Records with modeling code:
* Begin *

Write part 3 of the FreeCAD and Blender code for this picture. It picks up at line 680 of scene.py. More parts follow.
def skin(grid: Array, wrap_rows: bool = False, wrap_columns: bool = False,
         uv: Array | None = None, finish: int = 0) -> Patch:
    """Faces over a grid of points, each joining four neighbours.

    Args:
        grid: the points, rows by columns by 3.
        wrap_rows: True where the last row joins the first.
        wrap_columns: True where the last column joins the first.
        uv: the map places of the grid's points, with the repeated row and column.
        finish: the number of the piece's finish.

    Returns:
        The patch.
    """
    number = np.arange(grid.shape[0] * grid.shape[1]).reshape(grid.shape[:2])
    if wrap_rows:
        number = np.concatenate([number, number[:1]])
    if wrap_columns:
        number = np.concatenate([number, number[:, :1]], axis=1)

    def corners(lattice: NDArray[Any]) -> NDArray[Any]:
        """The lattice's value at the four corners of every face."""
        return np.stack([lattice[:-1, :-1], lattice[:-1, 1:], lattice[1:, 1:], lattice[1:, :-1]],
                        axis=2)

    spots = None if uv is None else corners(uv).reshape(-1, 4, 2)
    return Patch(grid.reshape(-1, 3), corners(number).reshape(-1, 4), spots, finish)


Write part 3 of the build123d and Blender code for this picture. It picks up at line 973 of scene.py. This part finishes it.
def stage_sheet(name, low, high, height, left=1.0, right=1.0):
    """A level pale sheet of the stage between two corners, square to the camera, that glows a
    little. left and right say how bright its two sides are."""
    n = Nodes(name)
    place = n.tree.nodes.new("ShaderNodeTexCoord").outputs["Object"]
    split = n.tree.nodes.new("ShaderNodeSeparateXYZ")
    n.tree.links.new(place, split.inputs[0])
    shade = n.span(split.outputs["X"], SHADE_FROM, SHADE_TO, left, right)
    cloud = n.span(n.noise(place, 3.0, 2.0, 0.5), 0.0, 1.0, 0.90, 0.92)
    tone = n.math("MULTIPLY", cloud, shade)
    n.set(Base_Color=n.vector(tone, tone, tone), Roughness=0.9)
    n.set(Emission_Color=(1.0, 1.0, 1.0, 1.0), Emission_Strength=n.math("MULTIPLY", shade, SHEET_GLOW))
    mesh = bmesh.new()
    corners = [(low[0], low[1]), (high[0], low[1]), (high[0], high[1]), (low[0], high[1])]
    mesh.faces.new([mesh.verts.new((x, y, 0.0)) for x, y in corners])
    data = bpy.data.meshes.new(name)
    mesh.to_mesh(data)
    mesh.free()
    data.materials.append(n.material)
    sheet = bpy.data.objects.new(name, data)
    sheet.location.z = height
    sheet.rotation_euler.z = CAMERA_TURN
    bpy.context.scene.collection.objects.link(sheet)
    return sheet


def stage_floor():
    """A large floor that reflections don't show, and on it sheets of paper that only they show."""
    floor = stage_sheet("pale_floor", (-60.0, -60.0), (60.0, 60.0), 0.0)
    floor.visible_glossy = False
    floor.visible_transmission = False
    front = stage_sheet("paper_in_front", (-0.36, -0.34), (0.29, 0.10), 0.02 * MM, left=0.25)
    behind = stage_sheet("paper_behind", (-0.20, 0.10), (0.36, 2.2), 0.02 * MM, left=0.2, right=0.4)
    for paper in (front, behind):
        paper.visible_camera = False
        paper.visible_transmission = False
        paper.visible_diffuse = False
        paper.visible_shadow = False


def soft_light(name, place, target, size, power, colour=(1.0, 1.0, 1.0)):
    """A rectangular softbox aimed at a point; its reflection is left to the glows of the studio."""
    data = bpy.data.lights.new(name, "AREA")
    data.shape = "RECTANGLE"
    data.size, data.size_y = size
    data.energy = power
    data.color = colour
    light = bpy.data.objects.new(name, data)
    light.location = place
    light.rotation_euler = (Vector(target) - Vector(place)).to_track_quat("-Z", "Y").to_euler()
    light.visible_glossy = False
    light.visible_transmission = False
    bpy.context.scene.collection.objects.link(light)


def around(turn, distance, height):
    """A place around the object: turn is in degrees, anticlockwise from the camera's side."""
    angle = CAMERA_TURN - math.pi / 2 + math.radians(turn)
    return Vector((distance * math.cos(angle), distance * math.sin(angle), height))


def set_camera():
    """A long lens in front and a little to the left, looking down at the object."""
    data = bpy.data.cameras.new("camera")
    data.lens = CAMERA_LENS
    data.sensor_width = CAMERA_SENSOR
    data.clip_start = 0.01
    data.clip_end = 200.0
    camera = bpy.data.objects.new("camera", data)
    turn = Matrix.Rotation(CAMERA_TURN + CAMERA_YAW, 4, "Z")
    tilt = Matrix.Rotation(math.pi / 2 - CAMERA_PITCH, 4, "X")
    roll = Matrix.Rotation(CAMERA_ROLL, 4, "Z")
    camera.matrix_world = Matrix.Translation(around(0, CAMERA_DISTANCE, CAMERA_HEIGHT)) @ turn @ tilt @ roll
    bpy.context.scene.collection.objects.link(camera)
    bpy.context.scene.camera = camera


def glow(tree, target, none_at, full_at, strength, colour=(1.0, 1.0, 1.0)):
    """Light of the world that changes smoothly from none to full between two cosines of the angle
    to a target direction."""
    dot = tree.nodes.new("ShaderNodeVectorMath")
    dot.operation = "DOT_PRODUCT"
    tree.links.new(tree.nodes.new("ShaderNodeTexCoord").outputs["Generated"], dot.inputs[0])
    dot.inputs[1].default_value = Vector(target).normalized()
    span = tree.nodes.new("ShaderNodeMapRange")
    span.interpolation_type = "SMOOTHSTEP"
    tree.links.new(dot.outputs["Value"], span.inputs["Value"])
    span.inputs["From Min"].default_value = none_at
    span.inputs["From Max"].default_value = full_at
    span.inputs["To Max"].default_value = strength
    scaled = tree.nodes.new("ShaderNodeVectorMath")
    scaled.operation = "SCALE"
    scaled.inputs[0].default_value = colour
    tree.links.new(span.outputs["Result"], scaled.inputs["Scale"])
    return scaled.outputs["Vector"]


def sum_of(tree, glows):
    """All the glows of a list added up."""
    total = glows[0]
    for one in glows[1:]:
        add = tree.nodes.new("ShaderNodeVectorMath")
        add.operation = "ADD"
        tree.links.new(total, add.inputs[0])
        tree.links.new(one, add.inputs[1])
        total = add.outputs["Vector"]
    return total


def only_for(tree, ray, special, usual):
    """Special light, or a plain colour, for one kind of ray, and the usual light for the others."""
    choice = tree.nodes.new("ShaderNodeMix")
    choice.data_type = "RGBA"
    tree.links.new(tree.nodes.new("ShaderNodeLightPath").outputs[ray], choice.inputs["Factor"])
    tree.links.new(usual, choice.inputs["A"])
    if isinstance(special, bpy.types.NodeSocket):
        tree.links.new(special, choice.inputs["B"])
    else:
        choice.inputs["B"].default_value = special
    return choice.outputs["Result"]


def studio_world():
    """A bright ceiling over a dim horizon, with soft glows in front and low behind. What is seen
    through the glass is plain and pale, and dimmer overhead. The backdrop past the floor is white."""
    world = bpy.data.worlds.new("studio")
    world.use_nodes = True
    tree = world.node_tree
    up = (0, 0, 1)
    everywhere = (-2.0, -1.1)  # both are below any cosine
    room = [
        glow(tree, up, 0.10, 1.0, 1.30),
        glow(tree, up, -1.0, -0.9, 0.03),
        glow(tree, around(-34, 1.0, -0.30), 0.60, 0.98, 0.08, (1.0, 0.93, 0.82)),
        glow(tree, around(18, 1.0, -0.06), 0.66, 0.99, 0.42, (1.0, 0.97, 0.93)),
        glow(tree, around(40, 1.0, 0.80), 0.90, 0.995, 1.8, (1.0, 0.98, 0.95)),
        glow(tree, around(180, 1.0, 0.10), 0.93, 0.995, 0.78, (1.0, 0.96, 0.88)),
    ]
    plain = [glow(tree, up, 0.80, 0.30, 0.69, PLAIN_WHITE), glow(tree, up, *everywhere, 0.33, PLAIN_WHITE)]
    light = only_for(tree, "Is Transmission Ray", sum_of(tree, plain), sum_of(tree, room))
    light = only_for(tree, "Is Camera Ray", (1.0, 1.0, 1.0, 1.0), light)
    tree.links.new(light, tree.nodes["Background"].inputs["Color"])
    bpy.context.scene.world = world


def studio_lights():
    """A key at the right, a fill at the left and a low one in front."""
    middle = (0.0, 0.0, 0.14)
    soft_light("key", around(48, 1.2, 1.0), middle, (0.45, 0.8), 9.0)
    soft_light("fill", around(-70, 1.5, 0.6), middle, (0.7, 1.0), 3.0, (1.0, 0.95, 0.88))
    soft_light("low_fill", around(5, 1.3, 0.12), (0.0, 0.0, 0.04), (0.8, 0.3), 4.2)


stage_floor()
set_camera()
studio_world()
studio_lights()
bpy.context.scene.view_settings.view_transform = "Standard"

* End *

Reproduce each line of the material containing the word "picks".

Exercise output.
Write part 3 of the FreeCAD and Blender code for this picture. It picks up at line 680 of scene.py. More parts follow.
Write part 3 of the build123d and Blender code for this picture. It picks up at line 973 of scene.py. This part finishes it.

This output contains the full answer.